One person has been admitted to the High Consequence Infectious Disease (HCID) unit at the Royal Liverpool University Hospital in Merseyside with the strain, the UK Health Security Agency (UKHSA) has said.

The agency said the strain is different from the one currently circulating, but may have been seen in the UK before. Tests are being undertaken to attempt to establish this.

Contact tracing is now being conducted to establish if there are any further linked cases.

As of Friday, no further cases had been identified.

Dr Sophia Maki, incident director at the UKHSA, said the risk to the wider public is “very low”.

She said: “We are working to contact the individuals who have had close contact with the case prior to confirmation of their infection, to assess them as necessary and provide advice.

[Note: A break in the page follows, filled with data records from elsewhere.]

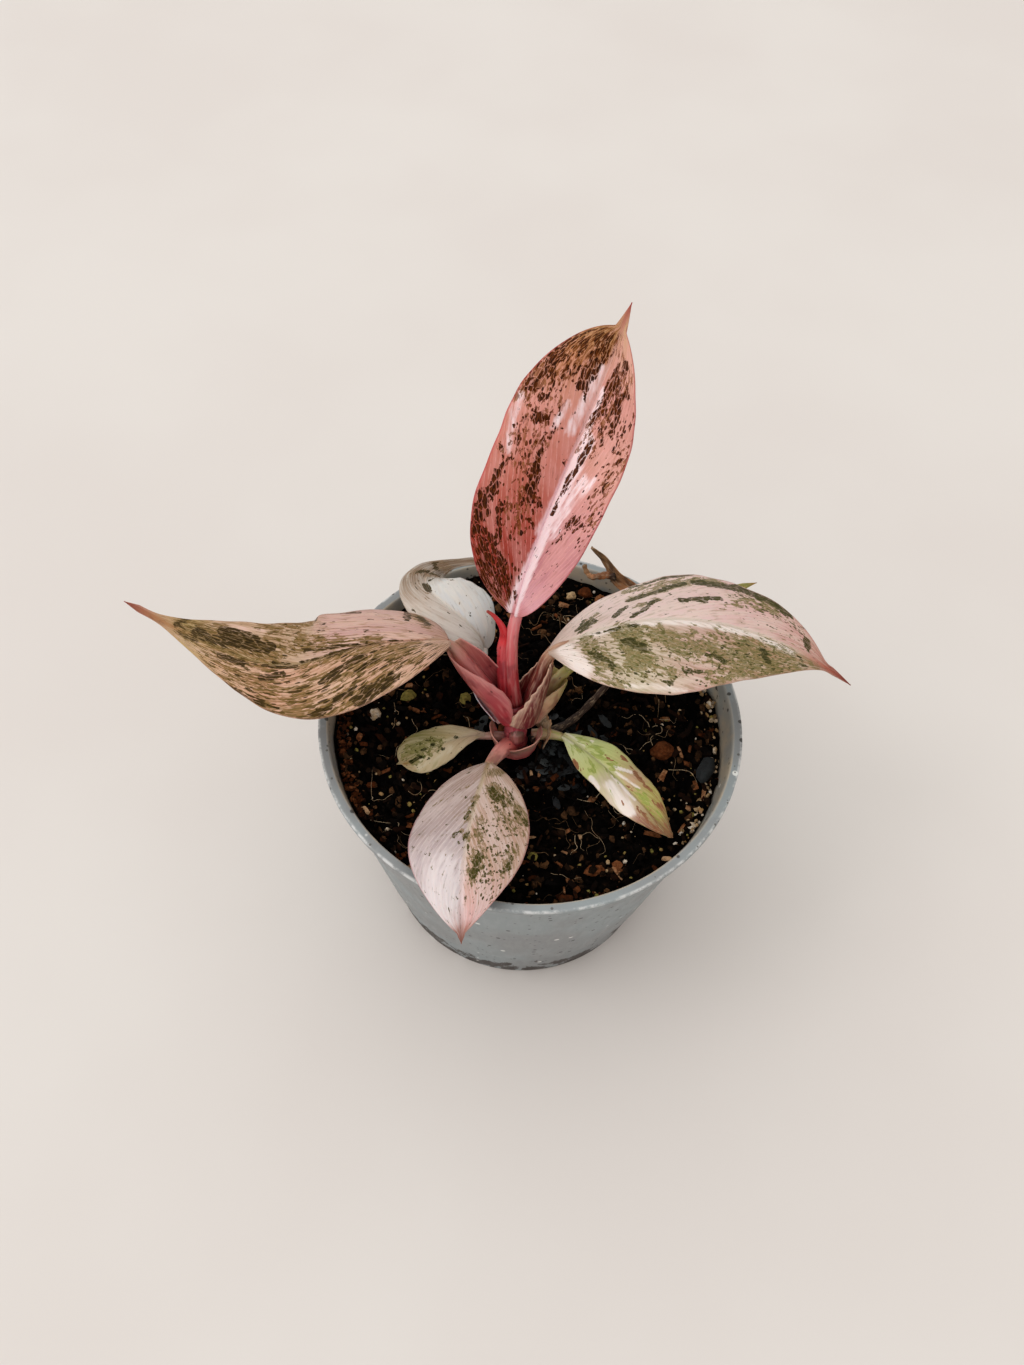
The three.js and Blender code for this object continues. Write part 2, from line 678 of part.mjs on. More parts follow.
// Each piece of the plant is cut clear of the pieces before it by the seat gap.
const stemBody = (gap) => tube(stemPath, stemRadii, { sides: stemSides, steps: 10, gap });
const spearBody = (gap) => tube(spear.path, spear.radii, { sides: 7, steps: 12, gap });
const drySheathBody = (gap) => collar({
  ...drySheath,
  low: drySheath.endTop,
  high: drySheath.top,
}, drySheath.thickness, gap);
const growth = [
  { name: 'stem', stalk: stemBody, color: 0xb5656b },
  { name: 'leaf_center', leaf: leaves.leaf_center },
  { name: 'new_leaf_spear', stalk: spearBody, color: spear.color },
  { name: 'leaf_left', leaf: leaves.leaf_left },
  { name: 'leaf_right', leaf: leaves.leaf_right },
  { name: 'leaf_back_left', leaf: leaves.leaf_back_left },
  { name: 'leaf_back_right', leaf: leaves.leaf_back_right },
  { name: 'leaf_front', leaf: leaves.leaf_front },
  { name: 'leaf_small_left', leaf: leaves.leaf_small_left },
  { name: 'leaf_small_right', leaf: leaves.leaf_small_right },
  { name: 'withered_leaf', stalk: witheredLeaf, color: withered.color },
  { name: 'dry_sheath', stalk: drySheathBody, color: drySheath.color },
];

const taken = [];
growth.forEach(({ name, leaf, stalk, color }) => {
  const stalkAt = stalk ?? ((gap) => leafStalk(leaf, gap));
  let body = leaf ? stalkAt(0).add(blade(leaf)) : stalkAt(0);
  taken.forEach((other) => {
    body = body.subtract(other);
  });
  taken.push(stalkAt(seatGap));
  plant.add(pieceMesh(name, largestBody(body), leaf ? leaf.color : color, leafRoughness));
});

const lowPaths = [leaves.leaf_small_left.midrib, leaves.leaf_small_right.midrib, withered.petiole];
const soil = buildSoil(lowPaths).subtract(stemBody(seatGap));
plant.add(pieceMesh('soil', largestBody(soil), 0x2b2320, soilRoughness));

export default plant;
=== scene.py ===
import math

import bmesh
import bpy
import numpy as np
from mathutils import Matrix, Vector


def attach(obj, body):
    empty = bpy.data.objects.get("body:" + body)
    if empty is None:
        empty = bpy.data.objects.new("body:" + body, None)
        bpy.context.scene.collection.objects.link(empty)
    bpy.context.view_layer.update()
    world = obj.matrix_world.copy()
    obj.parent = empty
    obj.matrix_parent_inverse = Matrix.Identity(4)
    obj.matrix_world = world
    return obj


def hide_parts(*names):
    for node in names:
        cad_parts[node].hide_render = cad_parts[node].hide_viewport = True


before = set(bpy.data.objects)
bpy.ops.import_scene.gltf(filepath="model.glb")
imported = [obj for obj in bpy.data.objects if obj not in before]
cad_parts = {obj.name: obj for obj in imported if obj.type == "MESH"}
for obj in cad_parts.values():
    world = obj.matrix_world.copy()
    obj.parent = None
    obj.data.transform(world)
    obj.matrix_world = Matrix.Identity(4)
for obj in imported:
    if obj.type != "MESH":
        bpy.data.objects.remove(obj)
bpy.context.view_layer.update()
millimetre = 0.001
upward = np.array([0.0, 0.0, 1.0])

# camera and light
camera = {
    "aim": (-5.2, 9.66, 75),  # the point in the middle of the picture
    "distance": 303.2,
    "elevation": 55.57,
    "roll": 3.29,
    "lens": 31.65,
    "nearest": 0.01, "farthest": 20,  # metres
}
light = {
    "keySize": 1300, "keyPlace": (-2000, -500, 2600), "keyAim": (0, 0, 60), "keyWatts": 11.5,
    "skyLow": 0.6, "skyHigh": 1.14, "skyTone": "fffdfa",
    "skyHeading": (-0.58, -0.1, 0.81),  # the brightest part of the sky
}


def tone(code):
    # a hex colour as the linear values that Blender's sockets take
    parts = [int(code[i:i + 2], 16) / 255 for i in (0, 2, 4)]
    return tuple(p / 12.92 if p <= 0.04045 else ((p + 0.055) / 1.055) ** 2.4 for p in parts) + (1,)


def link(thing):
    bpy.context.scene.collection.objects.link(thing)
    return thing


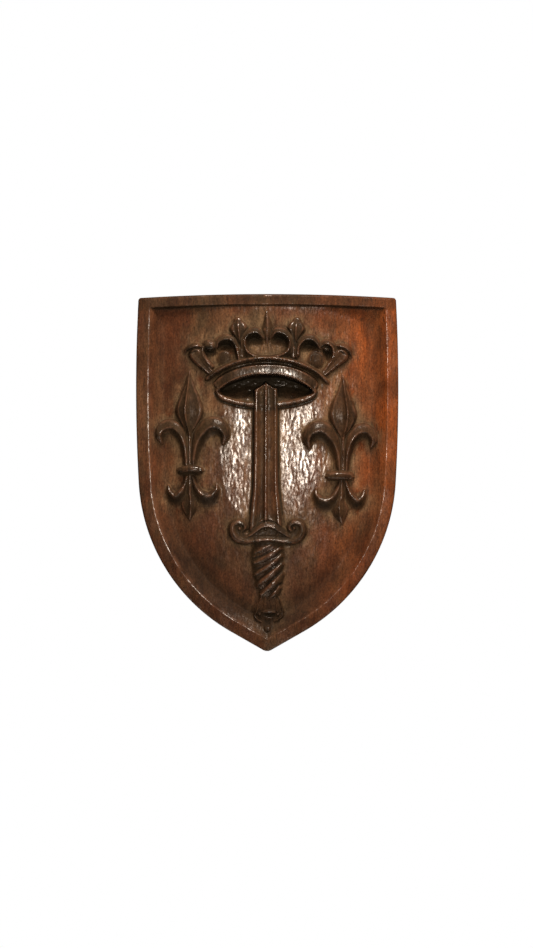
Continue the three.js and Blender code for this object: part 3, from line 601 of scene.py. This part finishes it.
grid_down = along * LENGTH
for _ in range(5):
    grid_x = across * outline_half_width(grid_down)
    bow = TOP_RADIUS - np.sqrt(TOP_RADIUS ** 2 - grid_x ** 2)
    grid_down = bow * (1 - along) + along * LENGTH
# worn corners: the square corner of the net is drawn in to a quarter circle
for hand in (-1, 1):
    a = (CORNER_ROUND - inset_from_side(grid_x, grid_down)) * (grid_x * hand > 0)
    b = CORNER_ROUND - inset_from_top(grid_x, grid_down)
    corner = (a > 0) & (b > 0)
    pull = np.where(corner, 1 - np.maximum(a, b) / np.maximum(np.hypot(a, b), 1e-9), 0)
    grid_x = grid_x - hand * a * pull * corner
    grid_down = grid_down + b * pull * corner

front = np.stack([grid_x, -sampled(height, grid_x, grid_down), WIDEST - grid_down], -1)
edge = np.minimum(inset_from_side(grid_x, grid_down), inset_from_top(grid_x, grid_down))
front[..., 1] = np.where(edge < 0.05, -RIM_OUTSIDE[0][1], front[..., 1])

index = np.arange(ROWS * COLS).reshape(ROWS, COLS)
loop = np.concatenate([index[0, :-1], index[:-1, -1], index[-1, :0:-1], index[:0:-1, 0]])
ring = front.reshape(-1, 3)[loop]
onward = np.roll(ring, -1, axis=0) - np.roll(ring, 1, axis=0)
inward = np.stack([onward[:, 2], -onward[:, 0]], -1)
inward /= np.maximum(np.linalg.norm(inward, axis=1), 1e-9)[:, None]
if np.mean(inward[:, 0] * ring[:, 0]) > 0:
    inward = -inward
vertices = [front.reshape(-1, 3)]
faces = [np.stack([index[:-1, :-1], index[1:, :-1], index[1:, 1:], index[:-1, 1:]], -1).reshape(-1, 4)]
last = loop
count = ROWS * COLS
# how far in and how far from the back each ring of the edge is, and how wide each ring of the back is
EDGE_RINGS = [(0, 28.5), (0, 22), (0, 15), (0, 8), (0, 3), (0, 1.4), (0.15, 0.7), (0.5, 0.2), (1.2, 0)]
BACK_RINGS = [0.985, 0.94, 0.8, 0.6, 0.4, 0.2]
BACK_CENTRE = np.array([0.0, 0.0, WIDEST - 180.0])


def close_on(new_ring):
    global last, count
    vertices.append(new_ring)
    new = np.arange(count, count + len(new_ring))
    count += len(new_ring)
    faces.append(np.stack([last, np.roll(last, -1), np.roll(new, -1), new], -1))
    last = new


for inset, from_back in EDGE_RINGS:
    new_ring = ring.copy()
    new_ring[:, [0, 2]] += inward * inset
    new_ring[:, 1] = -from_back
    close_on(new_ring)
back_edge = vertices[-1]
for reach in BACK_RINGS:
    close_on(BACK_CENTRE + (back_edge - BACK_CENTRE) * reach)
vertices.append(BACK_CENTRE[None])
fan = np.stack([last, np.roll(last, -1), np.full(len(last), count)], -1)

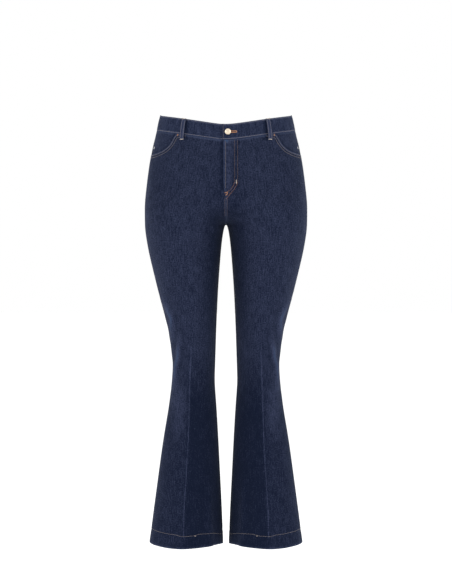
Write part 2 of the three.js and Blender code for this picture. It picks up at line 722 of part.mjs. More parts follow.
for (const [side, hand] of [[1, "left"], [-1, "right"]]) {
  add(`front_${hand}`, panel(side, -1, frontTop(side), flyEdge(side), laps), denim);
  add(`back_${hand}`, panel(side, 1, backTop, plainEdge), denim);
  add(`yoke_${hand}`, yoke(side), denim);
  add(`pocket_inset_${hand}`, pocketInset(side), denim);
  add(`back_pocket_${hand}`, backPocket(side), denim);
  add(`pocket_rivet_${hand}`, rivet(side), nickel);
  add(`belt_loop_front_${hand}`, beltLoop(side, -1, FRONT_LOOP), denim);
  add(`belt_loop_back_${hand}`, beltLoop(side, 1, BACK_LOOP), denim);
}
add("belt_loop_centre_back", beltLoop(1, 1, MIDDLE_LOOP), denim);
add("waistband", cutButtonhole(waistband()), denim);
add("fly_shield", flyStrip(SHIELD, 4, 10), denim);
add("zip_tape", flyStrip(ZIP, 3, 10), tapeCloth);
add("zip_slider", slider(), brass);
add("waist_button", button(), brass);

export default jeans;
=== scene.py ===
"""Flared denim jeans, dressed on their CAD frame: cloth panels, sewing, fastenings and a studio."""

import math
from contextlib import contextmanager

import bmesh
import bpy
import numpy as np
from mathutils import Matrix, Vector
from mathutils.bvhtree import BVHTree
from mathutils.kdtree import KDTree


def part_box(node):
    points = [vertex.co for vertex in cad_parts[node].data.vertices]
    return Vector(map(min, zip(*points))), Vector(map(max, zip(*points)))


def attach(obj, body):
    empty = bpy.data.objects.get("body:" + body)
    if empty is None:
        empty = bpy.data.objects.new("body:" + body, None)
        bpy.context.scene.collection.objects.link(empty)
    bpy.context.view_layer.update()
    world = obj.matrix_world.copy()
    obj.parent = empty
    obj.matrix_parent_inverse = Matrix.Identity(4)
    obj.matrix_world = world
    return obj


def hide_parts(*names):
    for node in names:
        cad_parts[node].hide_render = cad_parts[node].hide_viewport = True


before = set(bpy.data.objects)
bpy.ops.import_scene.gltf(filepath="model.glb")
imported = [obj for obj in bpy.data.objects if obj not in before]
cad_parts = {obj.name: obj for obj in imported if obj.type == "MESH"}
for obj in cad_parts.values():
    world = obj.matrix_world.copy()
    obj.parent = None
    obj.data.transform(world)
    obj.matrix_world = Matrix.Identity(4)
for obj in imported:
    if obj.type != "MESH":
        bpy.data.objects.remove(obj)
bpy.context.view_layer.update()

bl_info = {
    "name": "Flared Jeans",
    "version": (1, 0, 0),
    "blender": (4, 5, 0),
    "location": "3D View > Sidebar > Jeans",
    "description": "Cloth, sewing and fastenings of a pair of flared denim jeans",
    "category": "Object",
}

# The wearer's left is +X and the front faces -Y. Lengths are in metres, and heights are from the waist.
# Across means away from the middle, on either leg.
SIDES = {"left": 1, "right": -1}
# The middle of a leg, across, and the height above which a front's edge is the waistband's seam
LEG_MIDDLE = 0.1
UNDER_BAND = -0.084

# Folds of the leg panels: a line of (across, height), the ridge's height and half width, and how much
# lighter the cloth is on it: a painted highlight along the front's ridges, and a faint lightening along
# the back's
LEG_FOLDS = {
    "front": [
        {"line": [(0.158, -0.445), (0.147, -0.469), (0.1354, -0.496), (0.1360, -0.548)],
         "height": 0.0026, "width": 0.0056, "fade": 0.46},
        {"line": [(0.1140, -0.534), (0.1190, -0.575), (0.1195, -0.590), (0.1262, -0.613),
                  (0.1310, -0.668)],
         "height": 0.0024, "width": 0.0050, "fade": 0.50},
        {"line": [(0.060, -0.268), (0.095, -0.300), (0.140, -0.318)],
         "height": 0.0012, "width": 0.0120, "fade": 0.05},
        {"line": [(0.041, -0.900), (0.041, -0.970), (0.040, -1.060)],
         "height": 0.0022, "width": 0.0070, "fade": 0.12},
        {"line": [(0.130, -0.645), (0.120, -0.690), (0.117, -0.740), (0.120, -0.790)],
         "height": 0.0007, "width": 0.0150, "fade": 0.32},
    ],
    "back": [
        {"line": line, "height": 0.0016, "width": 0.010, "fade": 0.14}
        for line in ([(0.050, -0.585), (0.085, -0.600), (0.120, -0.590)],
                     [(0.055, -0.640), (0.090, -0.650), (0.125, -0.635)],
                     [(0.060, -0.300), (0.100, -0.275), (0.150, -0.268)])
    ],
}
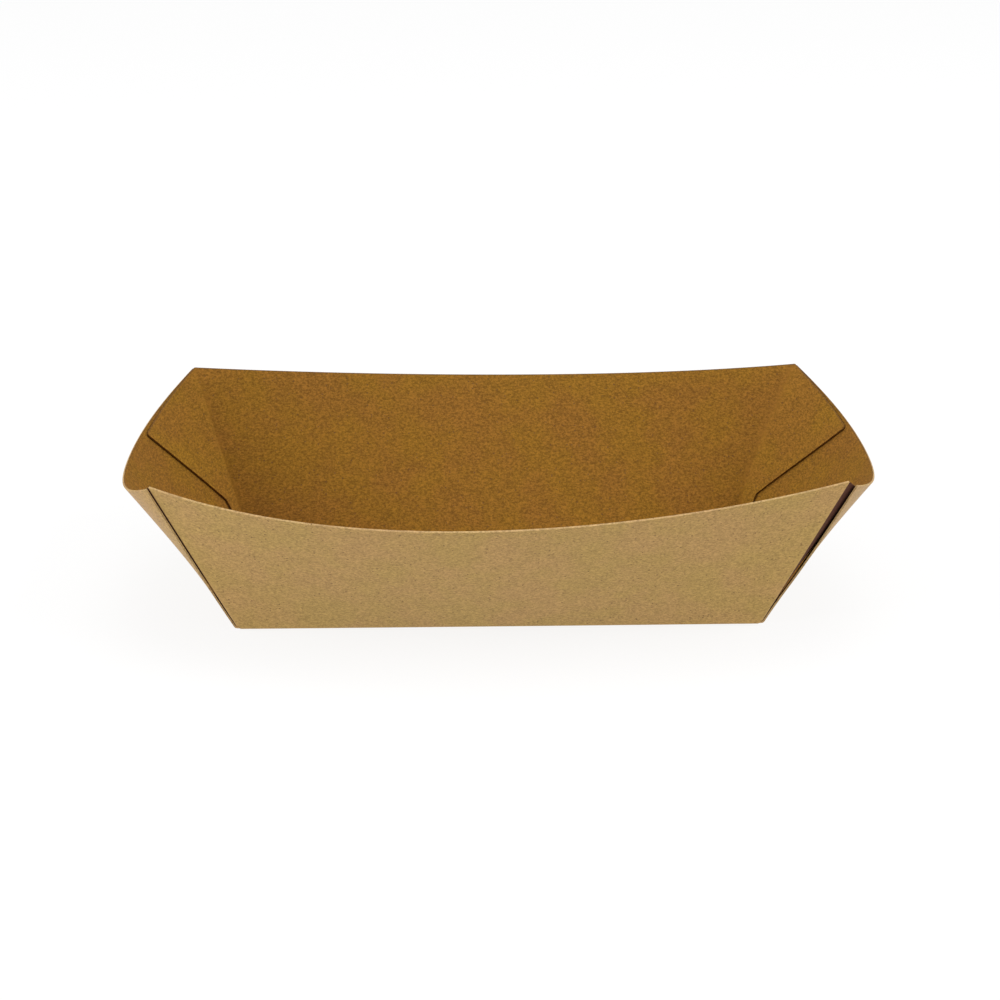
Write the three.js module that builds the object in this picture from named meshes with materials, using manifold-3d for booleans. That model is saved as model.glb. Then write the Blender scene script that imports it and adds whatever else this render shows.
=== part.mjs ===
// A paper food tray, folded from one die-cut sheet of kraft board and glued at its four corners.
// Two long side panels and two end panels stand on a flat base. Each long side carries a flap at
// both ends: the flap turns the corner and is glued against the inside of the end panel.
// Millimetres, +Z up, X along the tray. The origin is under the middle of the tray's overall box.

import * as THREE from 'three';
import { mergeVertices } from 'three/addons/utils/BufferGeometryUtils.js';
import Module from 'manifold-3d';

const wasm = await Module();
wasm.setup();

// Driving dimensions of the board and the base
const BOARD = 0.45;
const BASE_LENGTH = 130;
const BASE_WIDTH = 45.4;

// The rim's four corners, and how far each leans out past the base
const CORNER_HEIGHT = 46;
const CORNER_LEAN_LENGTHWAYS = 16;
const CORNER_LEAN_WIDTHWAYS = 19;

// Between the corners the board swells outwards, and its rim comes down as it leans
const SIDE_BOW = 11.7;
const SIDE_DIP = 6.7;
const SIDE_FULLNESS = 0.13;
const RIGHT_END_BOW = 11.8;
const LEFT_END_BOW = 11;
const END_DIP = 8.7;
const END_FULLNESS = 0.38;

// The folded sheet is a little out of square: each side's dip lies off centre, and the rim is sheared
const DIP_SKEW_SHARE = 0.2;
const RIM_SHEAR = 0.8;

// Radii of the folds to the middle of the board. The back right corner is a soft bend: it is pressed
// inwards from a share of the height up, less again at the rim, and the dent dies out along both walls.
const CREASE_RADIUS = 0.5;
const CORNER_RADIUS = 1;
const SOFT_CORNER_RADIUS = 3;
const SOFT_CORNER_DENT = 3;
const SOFT_FROM_SHARE = 0.4;
const DENT_RETURN_POWER = 3;
const SIDE_DENT_POWER = 6;
const END_DENT_POWER = 4;

// Glue flaps: widths are measured straight from the end of the corner fold, heights along that fold.
// The front flaps' tips sit lower than the back ones'.
const FLAP_FOOT = 1.1;
const FLAP_ROOT_WIDTH = 0.8;
const FLAP_KNEE_WIDTH = 4.2;
const FLAP_KNEE_HEIGHT = 18;
const FLAP_TOP_WIDTH = 28.4;
const FRONT_FLAP_DROP = 4.2;
const BACK_FLAP_DROP = 1.2;
const FLAP_TOP_ROUND = 1.4;
const FLAP_LIFT = 0.25;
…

“UKHSA and the NHS have well-established and robust infection control procedures for dealing with cases of imported infectious disease and these will be strictly followed and the risk to the general public is very low.

“We remind everyone who is planning to travel to West and Central Africa to be alert for the symptoms of monkeypox and to call 111 if you have symptoms on your return.”

Since the start of the outbreak there have been more than 3,000 cases of the original monkeypox strain in the UK, with most of these identified among gay and bisexual men in England.

Monkeypox is related to smallpox and cases are usually found in West and Central Africa, with the virus not often spreading elsewhere.

The disease, which was first discovered in monkeys, is usually mild but can cause severe illness in some cases.

Most monkeypox patients experience only fever, body aches, chills and fatigue, but some may develop a rash and lesions on the face and hands that can spread to other parts of the body.

The rash can look like chickenpox or syphilis, and scabs can form which then fall off.

Most people recover within a few weeks.